When creating tables, a partitioning strategy is recommended in order to be able to enforce a data retention policy to save disk space, and for optimizations on the number of concurrent file reads performed by the system. For more information on this topic, see the following resources:

  • partitions page which provides a general overview of this concept
  • data retention guide provides further details on partitioning tables with examples on how to drop partitions by time range

Records per partition

The number of records per partition should factor into the partitioning strategy (YEAR, MONTH, WEEK, DAY, HOUR). Having too many records per partition or having too few records per partition and having query operations across too many partitions has the result of slower query times. A general guideline is that roughly between 1 million and 100 million records is optimal per partition.

VARCHAR vs. STRING

For storing high-cardinality string data QuestDB supports two types:

  1. varchar
  2. string

While these types can be used interchangeably, new tables should prefer varchar columns as it is more efficient.

Featurevarcharstring
EncodingUTF-8UTF-16
StorageTypically lower storage requirementsHigher storage requirements
OptimizationOptimized for common operations (filtering, sorting)Not optimized for modern use cases
RecommendationRecommended for new tablesConsidered a legacy type, not recommended for new tables
CompatibilityCompatible with newer versions of QuestDBKept for compatibility with older versions, may be deprecated

Symbols

Symbols are a data type that is recommended to be used for strings that are repeated often in a dataset. The benefit of using this data type is lower storage requirements than storing strings in varchar columns and faster performance on queries as symbols are internally stored as int values.

Only symbols can be indexed in QuestDB. Although multiple indexes can be specified for a table, there would be a performance impact on the rate of ingestion.

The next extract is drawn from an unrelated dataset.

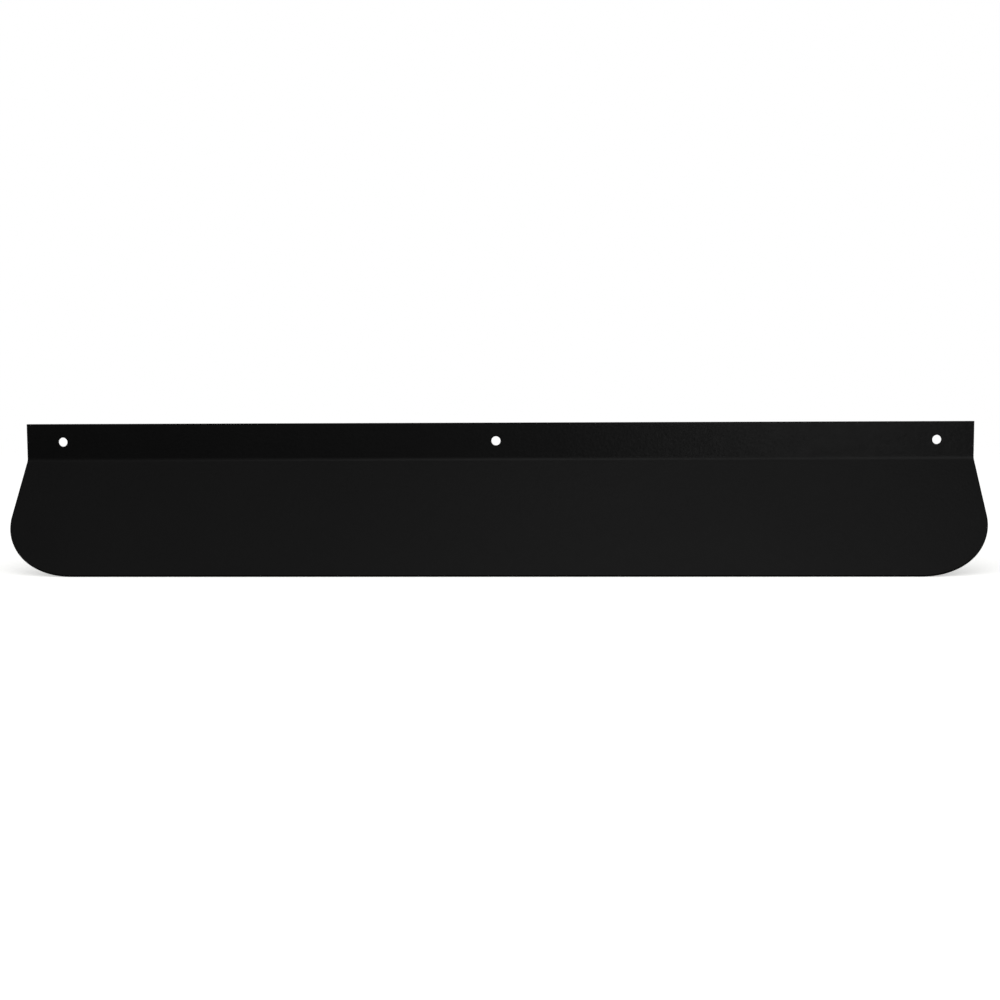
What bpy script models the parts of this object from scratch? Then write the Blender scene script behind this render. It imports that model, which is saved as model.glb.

The following example shows the creation of a table with a symbol type that has multiple options passed for performance optimization.

CREATE TABLE my_table(
symb SYMBOL CAPACITY 1048576 NOCACHE,
vch VARCHAR,
ts TIMESTAMP
) timestamp(ts) PARTITION BY DAY;

This example adds a symbol type with:

  • capacity specified to estimate how many unique symbol values to expect
  • caching disabled which allows dealing with larger value counts
  • index for the symbol column with a storage block value

A full description of the options used above for symbol types can be found in the CREATE TABLE page.

Symbol caching

Symbol cache enables the use of on-heap cache for reads and can enhance performance. However, the cache size grows as the number of distinct value increases, and the size of the cached symbol may hinder query performance.

We recommend that users check the JVM and GC metrics via Prometheus monitoring before taking one of the following steps:

  • Disabling the symbol cache. See Usage of symbols for server-wide and table-wide configuration options.
  • Increasing the JVM heap size using the -Xmx argument.

Symbol capacity

Symbol capacity should be the same or slightly larger than the count of distinct symbol values.

Undersized symbol columns slow down query performance. Similarly, there is a performance impact when symbol is not used for its designed way, most commonly assigning symbol to columns with a unique value per row. It is crucial to choose a suitable data type based on the nature of the dataset.

Index

Appropriate us of indexes provides faster read access to a table. However, indexes have a noticeable cost in terms of disk space and ingestion rate - we recommend starting with no indexes and adding them later, only if they appear to improve query performance. Refer to Index trade-offs for more information.

Numbers

The storage space that numbers occupy can be optimized by choosing byte, short, and int data types appropriately. When values are not expected to exceed the limit for that particular type, savings on disk space can be made. See also Data types for more details.

typestorage per valuenumeric range
byte8 bits-128 to 127
short16 bits-32768 to 32767
int32 bits-2147483648 to 2147483647
float32 bitsSingle precision IEEE 754 floating point
double64 bitsDouble precision IEEE 754 floating point